1616: Shakespeare's youngest daughter, Judith (Hamnet's twin), marries Thomas Quiney, a vintnor and tavern owner from Stratford (she is 31, he is 27). Soon after the marriage scandal would break out with the claim that Thomas had made another woman pregnant and the further revelation that he had not obtained a license needed for a marriage during Lent, with the result that both Thomas and Judith would be excommunicated (on March 12). On March 26 Quiney would be prosecuted for "carnal copulation" (the best kind?) with a woman named Margaret Wheeler. Both Wheeler and her baby would die in childbirth.

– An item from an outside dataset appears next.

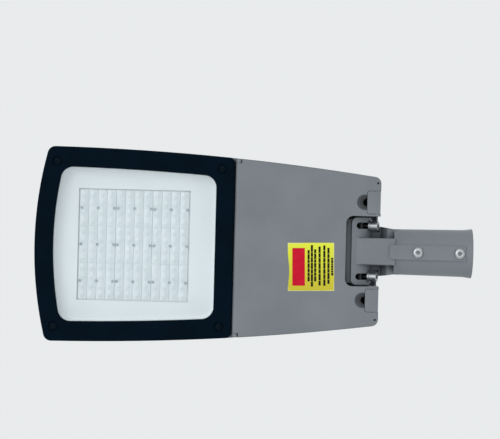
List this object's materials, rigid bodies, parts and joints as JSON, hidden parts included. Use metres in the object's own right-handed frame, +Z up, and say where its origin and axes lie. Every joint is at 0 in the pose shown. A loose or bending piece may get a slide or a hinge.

On Thomas's confession he would be sentenced to public penance, but the penalty would be commuted to a fine of five shillings and private penance, perhaps as a result of the happy outcome of the death of the woman and her baby, thus restoring the little world of Stratford to its proper order.
Although Thomas seemed to be trying to do his part to populate a Shakespeare genealogy, none of his three children with Judith would have children of their own (the eldest, Shakespeare Quiney, would pass away in infancy), and Shakespeare's line would die out in two generations (he would have no great-grandchildren).

1749: With its tenth volume, the serialization of Tom Jones is completed.

1846: A Book of Nonsense by Edward Lear (pictured) is published by Thomas McLean.

1893: Jimmy Durante is born.

1898: Bertolt Brecht is born in Augsburg, Germany.

1927: George Anthiel presents Ballet Mechanique and Jazz Symphony at Carnegie Hall.

1957: The styrofoam cooler is invented.